M.[C] disposait d’un délai de trois mois à compter de la date de la publication du jugement ouvrant la procédure pour les revendiquer, soit trois mois à compter du 6 septembre 2018.
A supposer que les biens revendiqués aujourd’hui n’aient pas été ceux mentionnés dans l’inventaire du 12 septembre 2018, ils sont apparus dans celui réalisé les 16, 17 et 19 octobre 2019 à l’occasion de la conversion de la procédure en liquidation judiciaire prononcée le 3 décembre 2019 et publiée au BODACC le 6 décembre 2019.
M. [C] est en tout état de cause forclos en sa revendication en date du 16 juillet 2020 fondée sur les dispositions de l’article L622-9 du code de commerce.
La cour est saisie comme juge d’appel dans le cadre d’une telle procédure. La demande présentée par M. [C] sur le fondement de droit commun des articles 544, 2234 et 2276 du code civil est irrecevable.

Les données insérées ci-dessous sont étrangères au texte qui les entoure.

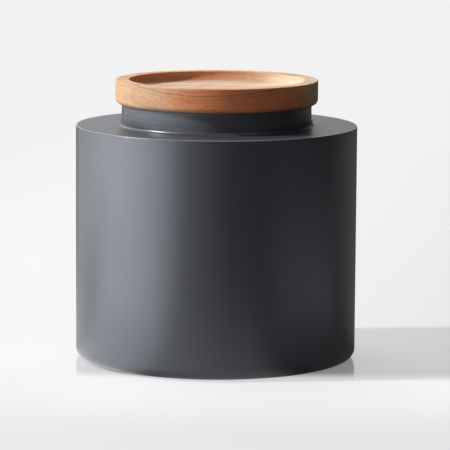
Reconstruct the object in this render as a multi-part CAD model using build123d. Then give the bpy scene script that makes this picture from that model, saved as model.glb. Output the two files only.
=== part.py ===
from build123d import *
import os

# A squat steel kitchen canister with a turned wooden lid. Millimetres, +Z up.
# The origin is the centre of the foot ring's underside, where it stands on the worktop.

# Steel body
body_radius = 89.0          # outside of the straight wall
shoulder_height = 148.5     # worktop to the flat shoulder
sheet = 0.8                 # steel of the cup, the shoulder plate and the collar
base_round = 5.5            # outside round between the wall and the base
rim_round = 0.5             # edge ground on the cup's open end
bend = 0.8                  # inside radius of the small pressed bends

# Pressed base and its foot ring
foot_stand = 0.8            # the foot ring stands this far proud of the base
panel_rise = 1.0            # the middle of the base is pressed up this far
panel_slope = 2.0           # width of the sloping step round the panel
base_land = 2.5             # flat ring of the base between that step and the outside round
foot_margin = 1.0           # glue margin between the foot ring and the step
foot_width = 7.0            # foot ring, inside edge to outside edge
foot_round = 0.5            # lower edges of the foot ring

# Shoulder and neck
skirt_depth = 8.0           # the shoulder's skirt reaches this far down inside the cup
neck_radius = 60.0          # outside of the collar
neck_height = 13.6          # shoulder to the collar's top
flange_height = 4.0         # the shoulder's upturned edge, which grips the collar
cove_round = 1.6            # hollow round between the shoulder and that edge
collar_foot = 6.0           # the collar's foot turns out this far under the shoulder
hem_run = 1.8               # the collar's folded hem reaches this far past the gasket
hem_round = 0.6             # edges of the hem's top

# Wooden lid
lid_thickness = 15.2
lid_overhang = 4.0          # the lid stands out this far past the collar
lid_lower_round = 3.3
lid_edge_round = 0.6        # crisp upper edges of the rim
rim_width = 8.9             # flat rim round the dish
dish_depth = 6.2
dish_wall = 0.3             # straight part of the dish's wall, above its cove

# Plug, gasket and screws under the lid
plug_depth = 10.8           # the plug reaches this far below the lid's underside
plug_clearance = 3.0        # all round, between the plug and the collar's hem
plug_round = 1.0
gasket_height = 7.2
groove_depth = 2.8          # the gasket sits this deep in the plug's side
gasket_web = 1.6            # thickness of the band that carries the fins
fin_count = 3
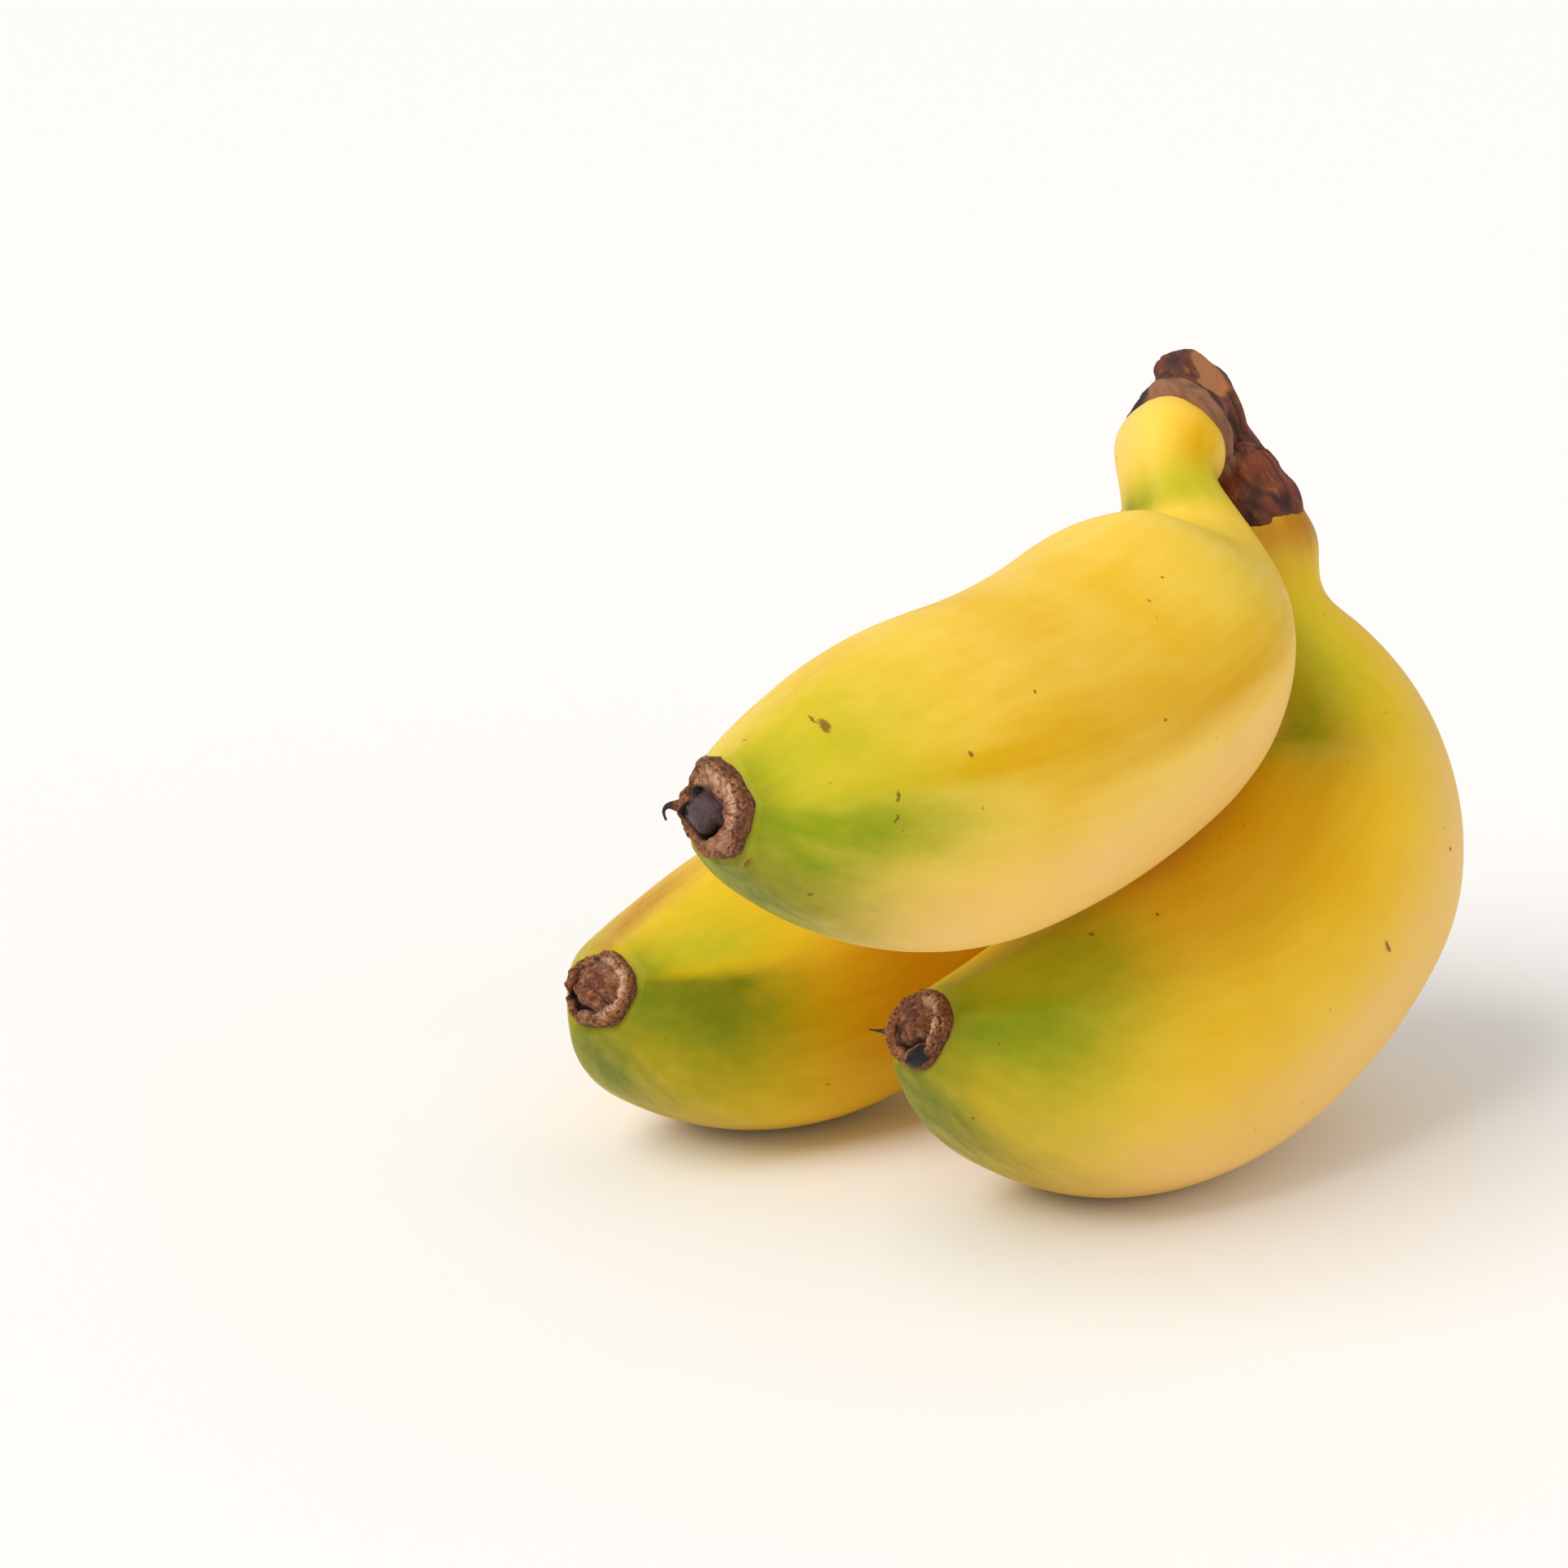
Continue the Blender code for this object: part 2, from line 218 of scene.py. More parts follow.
def frame_at(finger, s):
    """The axis at one distance s as a matrix: X to the inner side of the bend, Z along the finger."""
    point, inner, sideways, along = (part[0] for part in axis_at(finger, np.array([s])))
    turned = Matrix((inner, sideways, along)).transposed().to_4x4()
    return Matrix.Translation(point) @ turned


def radius_at(finger, s):
    """The finger's mean radius at distances s: stalk, bulb, neck, shoulder, belly, and a taper to the scar."""
    girth, neck, scar = finger["girth"], finger["neck"], finger["scar"]
    swell = smooth_step((s - NECK_LENGTH) / (SHOULDER_END - NECK_LENGTH))
    left = np.clip((finger["length"] - s) / TAPER_LENGTH, 0.0, 1.0)
    tapered = 1 - (1 - left) ** TAPER_POWER
    bulb = finger["bulb_rise"] * bell((s - finger["bulb"]) / BULB_SPREAD)
    body = scar + (neck + (girth - neck) * swell - scar) * tapered + bulb
    buried = finger["collar"] - STALK_DEPTH
    return finger["stalk"] + (body - finger["stalk"]) * smooth_step((s - buried) / STALK_RISE)


def ridge_share(finger, s):
    """How far the section is drawn towards the five-sided figure at distances s."""
    grown = smooth_step((s - NECK_LENGTH) / (SHOULDER_END - NECK_LENGTH))
    body = RIDGE_SHARE_NECK + (RIDGE_SHARE_BODY - RIDGE_SHARE_NECK) * grown
    tip = smooth_step(1 - (finger["length"] - s) / RIDGE_TIP_REACH)
    return body + (RIDGE_SHARE_TIP - body) * tip


def five_sided(finger, angle):
    """The five-sided figure's radius at angles in degrees, over its mean radius, with its edges rounded."""
    every = np.arange(360.0)
    figure = np.ones(360)
    corners = list(finger["ridges"])
    for corner, following in zip(corners, corners[1:] + [corners[0] + 360]):
        half = (following - corner) / 2
        away = (every - corner) % 360
        inside = away < 2 * half
        figure[inside] = math.cos(math.radians(half)) / np.cos(np.radians(away[inside] - half))
    weight = bell(angle_gap(every, 0.0) / RIDGE_ROUNDING)
    rounded = np.real(np.fft.ifft(np.fft.fft(figure) * np.fft.fft(weight))) / weight.sum()
    return np.interp(angle % 360, np.append(every, 360.0), np.append(rounded, rounded[0])) / rounded.mean()


def deselect_all():
    """Leaves nothing selected, so that an operator acts on the new piece alone."""
    if bpy.context.object and bpy.context.object.mode != "OBJECT":
        bpy.ops.object.mode_set(mode="OBJECT")
    bpy.ops.object.select_all(action="DESELECT")


def read_points(piece):
    """A mesh object's points as an array."""
    points = np.empty(len(piece.data.vertices) * 3, dtype=np.float64)
    piece.data.vertices.foreach_get("co", points)
    return points.reshape(-1, 3)


def write_points(piece, points):
    """Puts an array back as a mesh object's points."""
    piece.data.vertices.foreach_set("co", points.ravel())
    piece.data.update()


def keep(piece, name, values):
    """Keeps a number or a place for each point, which the piece's material reads."""
    values = np.asarray(values, dtype=np.float32)
    kind, key = ("FLOAT", "value") if values.ndim == 1 else ("FLOAT_VECTOR", "vector")
    piece.data.attributes.new(name, kind, "POINT").data.foreach_set(key, values.ravel())


def finish_piece(piece, name, made_of, nodes):
    """Names a piece, gives it its material, shades it smooth, hides the model's parts it stands for, and hangs it
    on its body.
    """
    piece.name = name
    piece.data.name = name
    piece.data.materials.clear()
    piece.data.materials.append(made_of)
    piece.data.shade_smooth()
    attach(piece, "root")
    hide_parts(*nodes)


# The peel's yellows, lighter and deeper, the colours that lie over them, and those of its marks.
LEMON = {"upper": "#F8D55A", "right": "#F0C838", "left": "#F2CA32"}
SUNNY = {"upper": "#EEBC20", "right": "#E9B612", "left": "#EAB810"}
PATCH_COLOURS = {
    # Gold is partly painted shade, deeper where the upper finger shades the others; on the upper finger it gives
    # deeper gold patches, lines along its ridges and a spot on its neck.
    "gold_and_painted_shade": "#DFA802",
    # Cream is painted light: the paler, pinker tone of faces turned to the floor and lit by its light thrown back.
    "cream_painted_light": "#F2C674",
    "tan": "#BE8634",
    "lime": "#BEB620",
    "green": "#8D9B0A",
    "deep_green": "#727A02",
    "grey_green": "#727A1A",
    # Brown is painted shade on the left finger, and dried peel by the crown on the right finger.
    "brown": "#B4780E",
}
FLECK = "#6A4A14"
MARK = "#80501C"
SCAR_EDGE = "#6E4A3A"

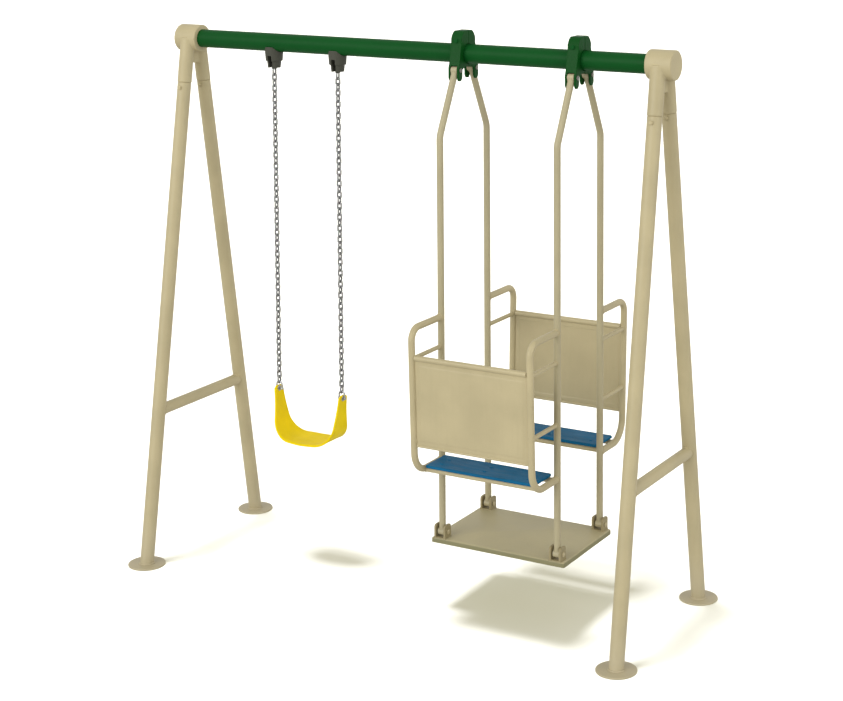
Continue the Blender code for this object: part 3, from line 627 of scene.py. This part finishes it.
def shown(name, bm, finish, body, angle=35.0):
    """A piece that rides on a body, in one of the finishes."""
    slot_name, mat = FINISHES[finish]
    obj = new_object(name, bm, mat, angle)
    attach(obj, body)
    return obj


def dress(node, bm, finish, angle=35.0):
    """The piece that stands for one CAD node."""
    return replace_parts(shown(f"{node}_look", bm, finish, BODY_OF[node], angle), node)


# ---- the fixed frame
def leg_point(side_name, hand, z):
    foot = centre(f"foot_plate_{side_name}_{hand}")
    foot.z = 0.0
    return foot.lerp(Vector((foot.x, SIDES[side_name] * LEG_SPREAD_TOP, BEAM_Z)), z / BEAM_Z)


def build_beam():
    """Pipe with chamfered ends and the slight ridge of its lengthwise factory weld."""
    low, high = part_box("beam")
    bm = bmesh.new()
    stations = [low.x, low.x + BEAM_CHAMFER, high.x - BEAM_CHAMFER, high.x]
    radii = [BEAM_R - BEAM_CHAMFER, BEAM_R, BEAM_R, BEAM_R - BEAM_CHAMFER]
    sweep(bm, [(x, 0, BEAM_Z) for x in stations], radii, ACROSS, 72)
    seam = Vector((0, -math.cos(SEAM_ANGLE), math.sin(SEAM_ANGLE))) * (BEAM_R - SEAM_SINK)
    ends = [Vector((x, 0, BEAM_Z)) + seam for x in (low.x + SEAM_MARGIN, high.x - SEAM_MARGIN)]
    sweep(bm, ends, SEAM_R, ACROSS, 8)
    dress("beam", bm, "green")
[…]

Le jugement sera infirmé en ce qu’il a rejeté les demandes de M. [C] alors qu’il convient de les déclarer irrecevables.
Sur les frais et dépens :
Il y a lieu de condamner M. [C] aux dépens d’appel et à payer à la société [I], ès qualités, la somme de 3.000 euros au titre des dispositions de l’article 700 du code de procédure civile.
PAR CES MOTIFS :
La cour :
– Infirme le jugement en ce qu’il a rejeté la demande de restitution de M. [C],
-Confirme le jugement pour le surplus,
Statuant à nouveau et y ajoutant :
– Déclare irrecevable la demande de restitution présentée par M. [C],
– Condamne M. [C] à payer à la société Erwan [I], prise en la personne de M. [I], en sa qualité de liquidateur de la société Eclats du Monde France, la somme de 3.000 euros au titre des dispositions de l’article 700 du code de procédure civile,
– Condamne M. [C] aux dépens d’appel.